What you should do: Set down exactly the lines of the listing below, please, beginning with the first and ending with the line that holds "return np.stack(np.meshgrid(*[axes[k][box[k]] for".
<<<<
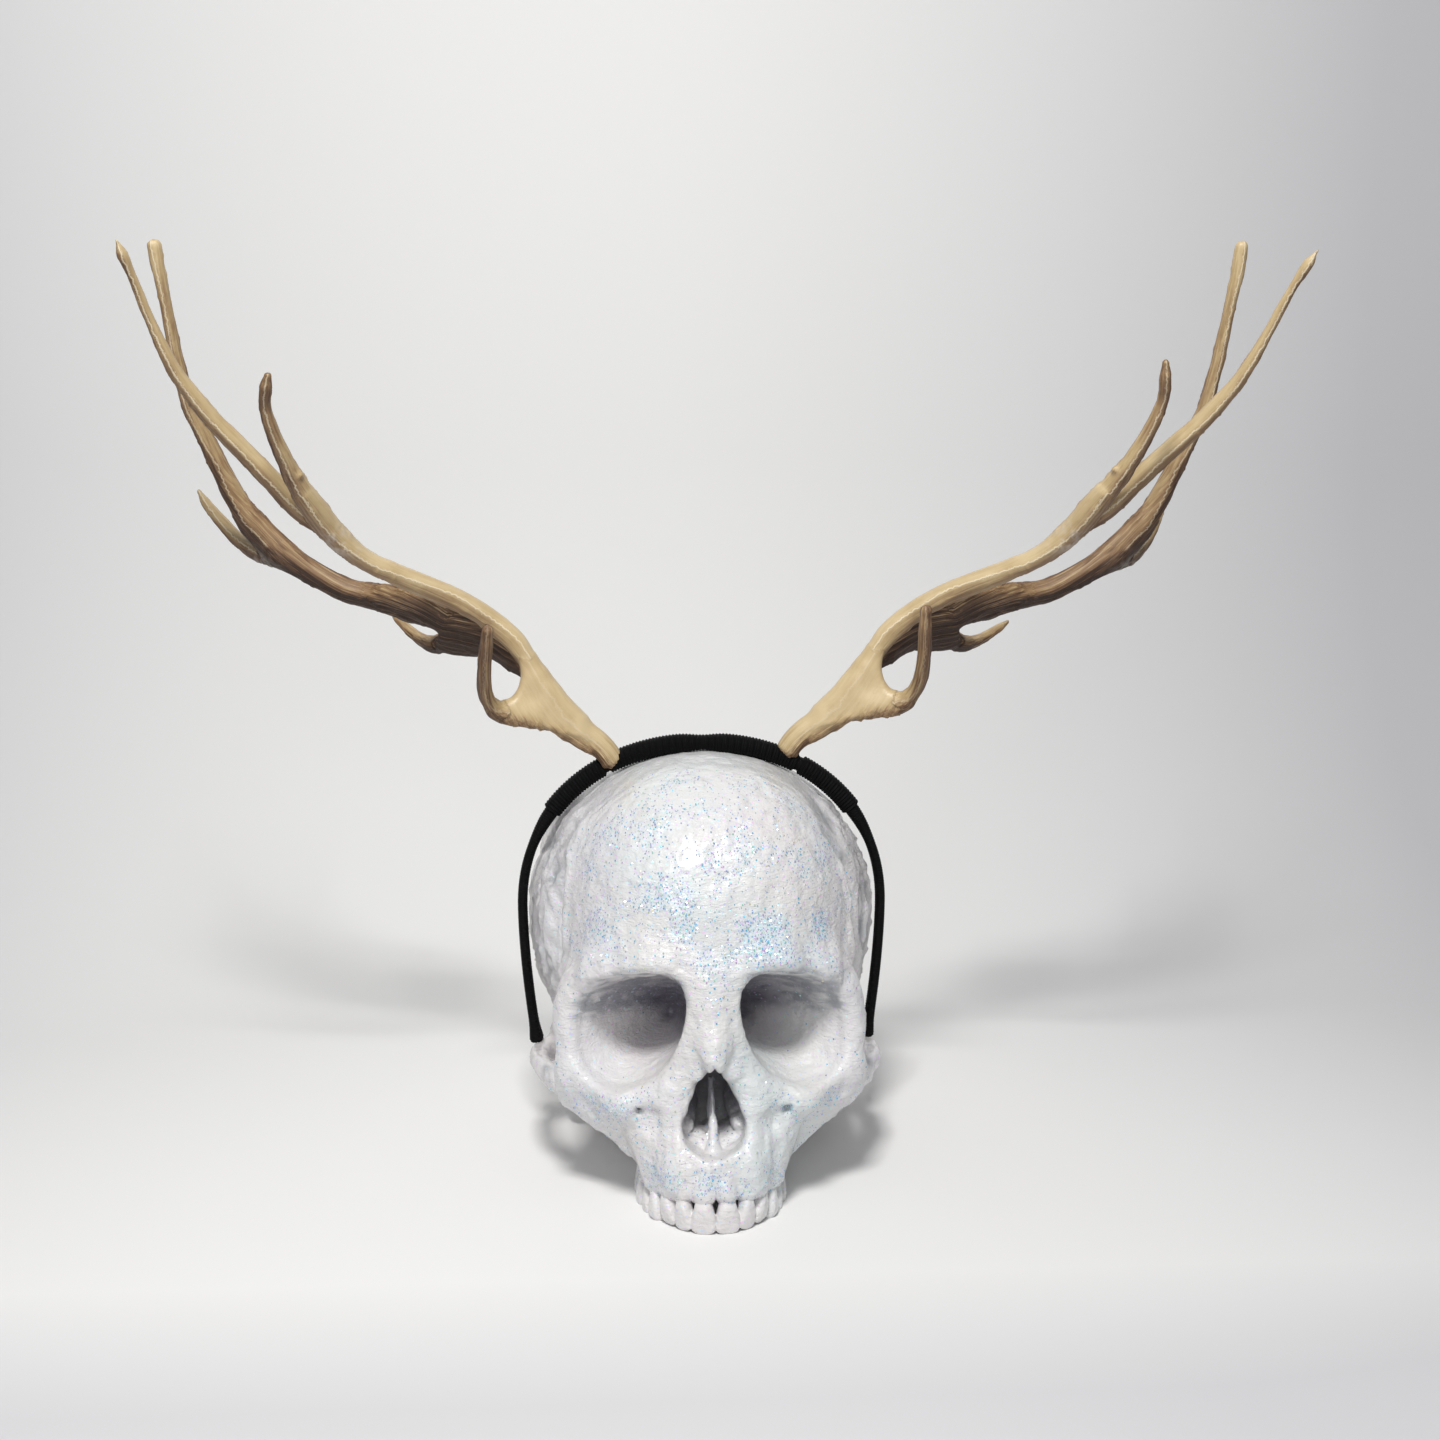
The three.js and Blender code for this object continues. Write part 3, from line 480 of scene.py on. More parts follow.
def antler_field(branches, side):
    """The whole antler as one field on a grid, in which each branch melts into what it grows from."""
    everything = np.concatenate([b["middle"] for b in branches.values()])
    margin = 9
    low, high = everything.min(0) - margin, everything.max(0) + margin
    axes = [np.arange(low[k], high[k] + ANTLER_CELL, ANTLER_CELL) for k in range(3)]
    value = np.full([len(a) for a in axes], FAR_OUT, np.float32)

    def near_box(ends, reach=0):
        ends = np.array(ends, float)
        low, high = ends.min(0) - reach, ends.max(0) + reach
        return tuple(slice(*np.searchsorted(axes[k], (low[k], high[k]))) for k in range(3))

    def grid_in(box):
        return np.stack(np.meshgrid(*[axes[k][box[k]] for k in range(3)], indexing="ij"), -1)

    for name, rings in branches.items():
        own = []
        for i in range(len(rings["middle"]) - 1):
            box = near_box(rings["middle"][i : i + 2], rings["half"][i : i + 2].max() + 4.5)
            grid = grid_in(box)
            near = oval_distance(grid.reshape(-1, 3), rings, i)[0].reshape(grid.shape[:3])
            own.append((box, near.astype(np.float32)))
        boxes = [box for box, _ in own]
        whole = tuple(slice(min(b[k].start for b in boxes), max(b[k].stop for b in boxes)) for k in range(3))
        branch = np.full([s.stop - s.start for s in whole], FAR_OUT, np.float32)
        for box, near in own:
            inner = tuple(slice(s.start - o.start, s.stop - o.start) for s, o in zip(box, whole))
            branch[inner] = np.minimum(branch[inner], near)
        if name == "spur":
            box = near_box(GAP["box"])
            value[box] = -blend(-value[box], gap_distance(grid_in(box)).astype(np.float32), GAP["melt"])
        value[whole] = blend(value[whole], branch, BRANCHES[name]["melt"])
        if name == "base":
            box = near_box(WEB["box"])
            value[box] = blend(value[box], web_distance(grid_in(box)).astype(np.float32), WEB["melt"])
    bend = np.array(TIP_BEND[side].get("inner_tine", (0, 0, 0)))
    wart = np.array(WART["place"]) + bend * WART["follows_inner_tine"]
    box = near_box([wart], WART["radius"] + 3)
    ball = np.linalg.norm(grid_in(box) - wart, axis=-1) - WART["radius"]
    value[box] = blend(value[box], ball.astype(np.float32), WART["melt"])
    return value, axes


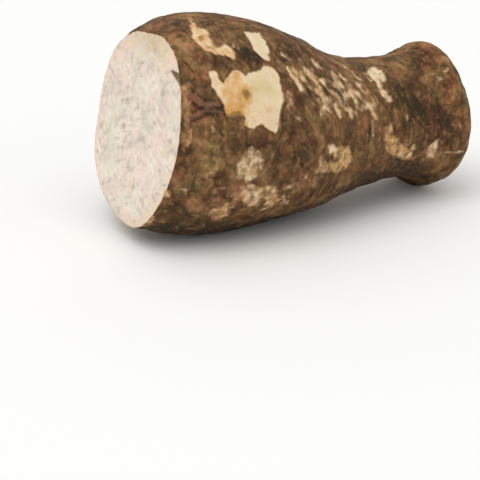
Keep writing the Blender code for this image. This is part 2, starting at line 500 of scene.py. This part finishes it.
>>>>
Reply to the exercise:
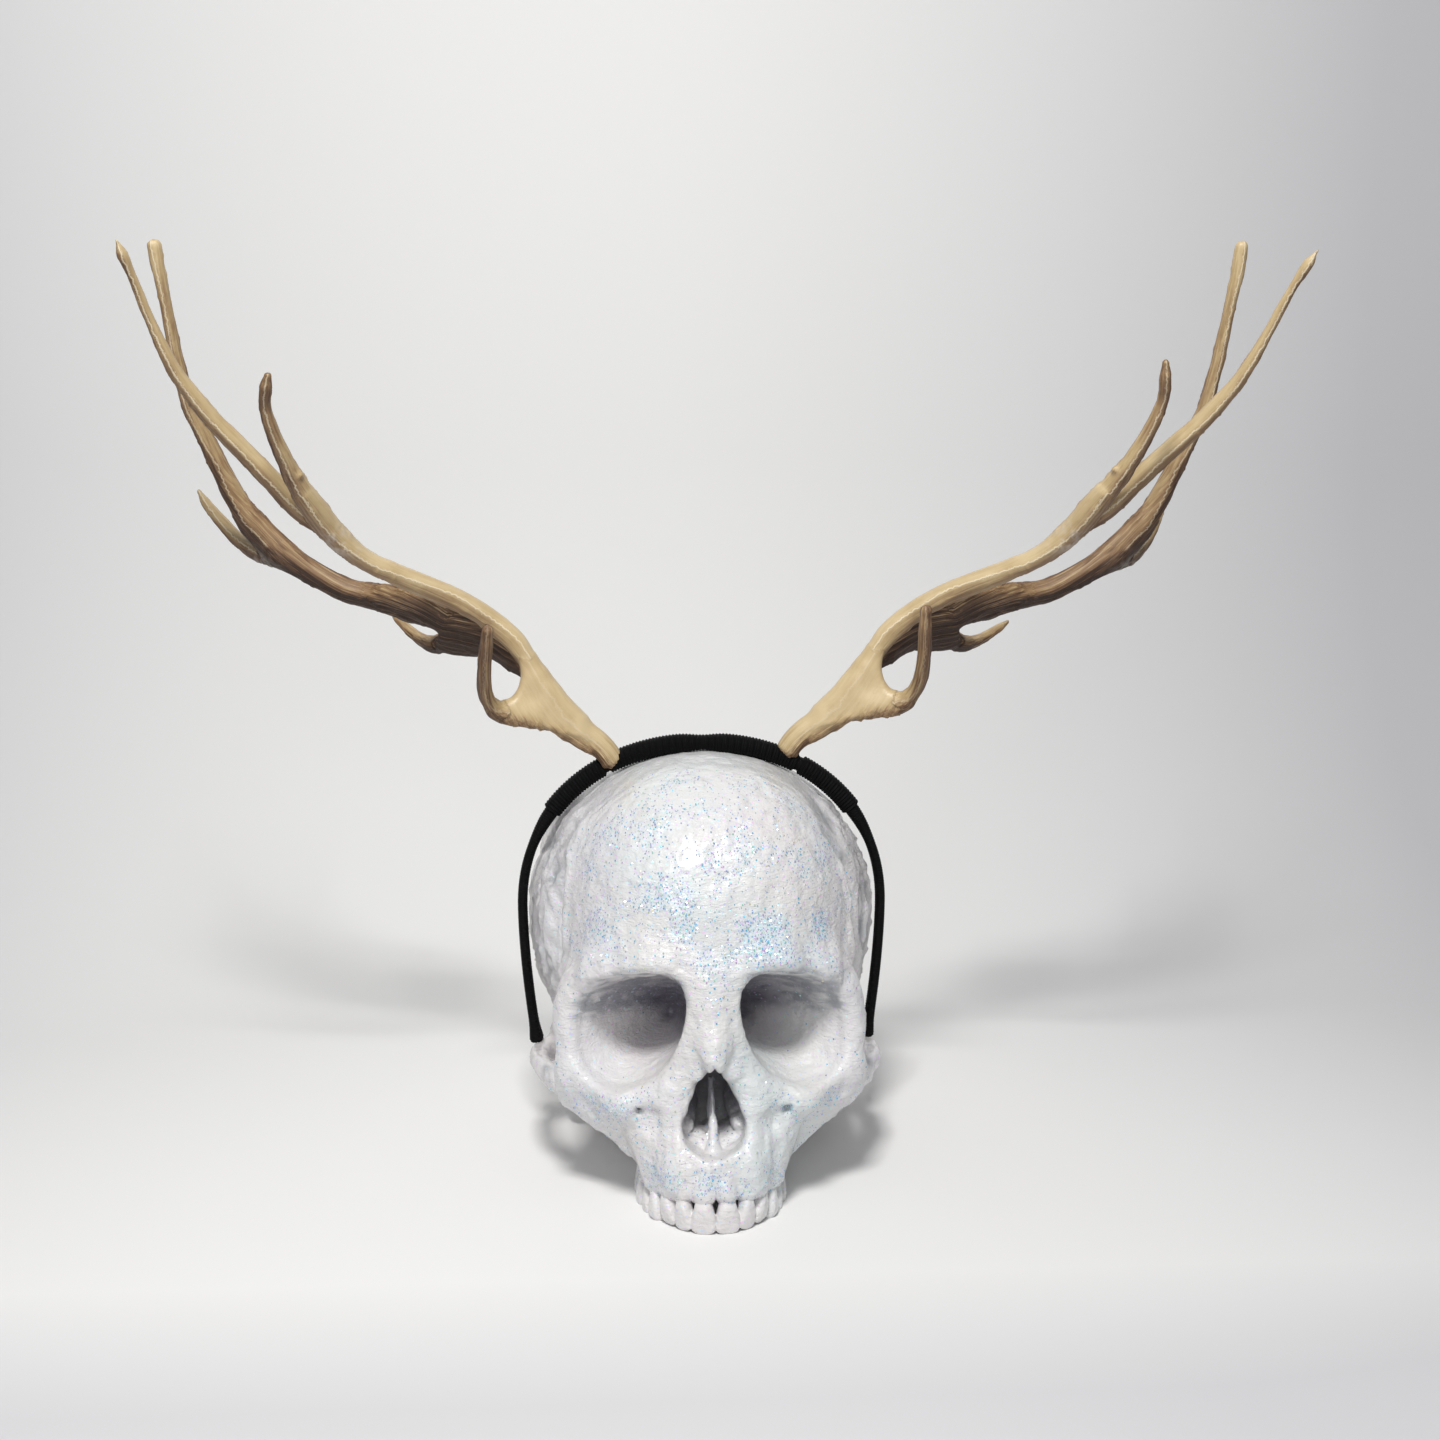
The three.js and Blender code for this object continues. Write part 3, from line 480 of scene.py on. More parts follow.
def antler_field(branches, side):
    """The whole antler as one field on a grid, in which each branch melts into what it grows from."""
    everything = np.concatenate([b["middle"] for b in branches.values()])
    margin = 9
    low, high = everything.min(0) - margin, everything.max(0) + margin
    axes = [np.arange(low[k], high[k] + ANTLER_CELL, ANTLER_CELL) for k in range(3)]
    value = np.full([len(a) for a in axes], FAR_OUT, np.float32)

    def near_box(ends, reach=0):
        ends = np.array(ends, float)
        low, high = ends.min(0) - reach, ends.max(0) + reach
        return tuple(slice(*np.searchsorted(axes[k], (low[k], high[k]))) for k in range(3))

    def grid_in(box):
        return np.stack(np.meshgrid(*[axes[k][box[k]] for k in range(3)], indexing="ij"), -1)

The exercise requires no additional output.